Saints Row Remake było grą, na którą nikt nie czekał i której nikt nie chciał. Zamiast rozbudowywać pomysły, które Violition wprowadziło wraz z poprzednimi grami z tej serii, zespół zdecydował się zrobić remake marki dla nowych pokoleń. Poza tym gra pojawiła się z wieloma błędami i problemami wydajnościowymi. Zdaniem niektórych Saints Row było jedną z najgorzej zoptymalizowanych gier na PC w 2022 roku.
Tak więc, mając na uwadze powyższe, nikt nie powinien się dziwić temu, co ogłoszono dzisiaj. Violition co prawda próbowało jeszcze przywrócić grę do stanu używalności jedną dużą aktualizacją z maja 2023, ale było to za mało, żeby odzyskać zaufanie fanów serii. Tylko czy kogoś to dziwi, po tym jak twórcy zdecydowali się porzucić wszystko, co sprawiło, że seria wyróżnia się na tle GTA oraz innych jego klonów?

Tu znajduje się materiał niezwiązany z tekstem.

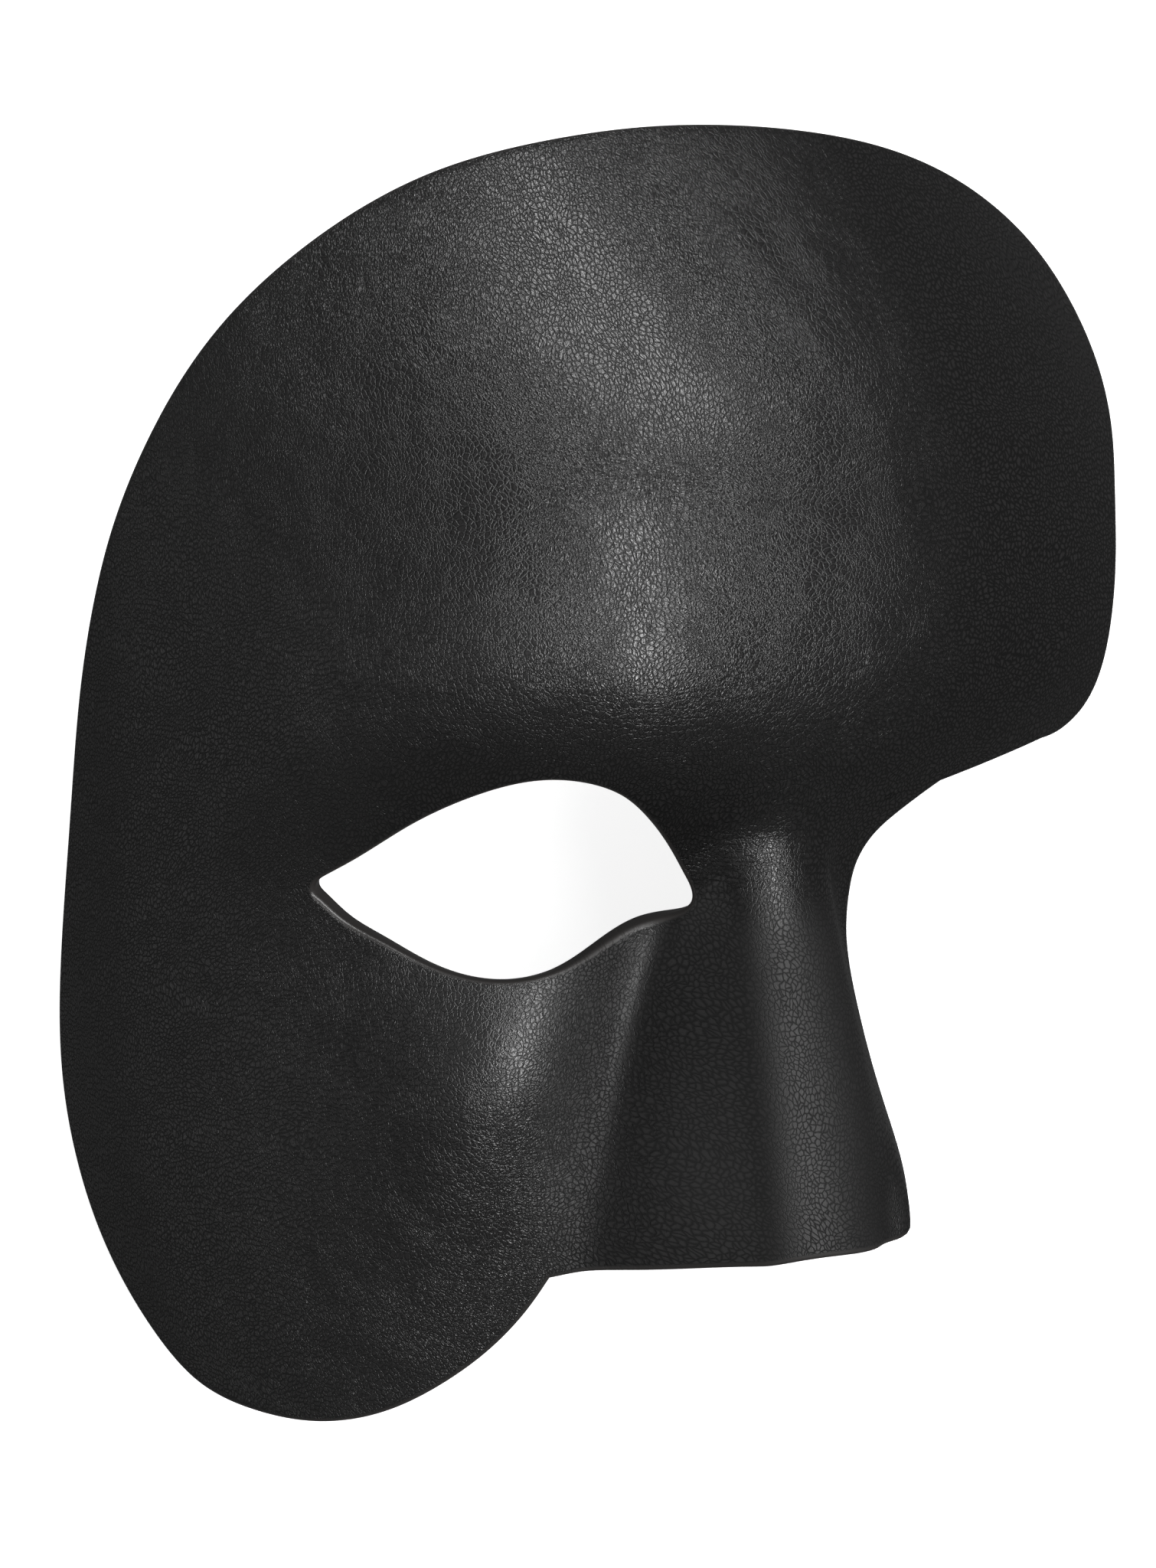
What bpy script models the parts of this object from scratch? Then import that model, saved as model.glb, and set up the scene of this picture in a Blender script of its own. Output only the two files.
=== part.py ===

Aktualni właściciele Violition, czyli Embracer Group zapewne podjęli tę decyzję pod wpływem jeszcze jednego czynnika. To nie była pierwsza tak poważna wpadka Violition. Pamiętacie Agents of Mayhem? Tytuł ten miał swoją premierę jeszcze w 2017 roku i był pierwszą dużą wpadką Violition, w której wykorzystanie Denuvo było tylko jednym z wielu problemów.
Czyli tak to się kończy - Violition znika. I o ile wielu graczy kochało serię Saints Row czy kultowe Red Faction, to zapewne spośród deweloperów, którzy pracowali nad nimi w swoim czasie, już zapewne niewielu dotrwało do chwili obecnej pod tym szyldem. To smutne kiedy znika kolejne kultowe i zasłużone dla branży studio, ale wielu może przyznać, że to chyba nie była już ta sama firma co kiedyś. Miejmy tylko nadzieję, że inni twórcy gier nie wpadną w tę samą pułapkę, nie zabiorą się za kompletną przebudowę czegoś, co ma już uznanie graczy tylko po to, żeby zdobyć przychylność nowej grupy.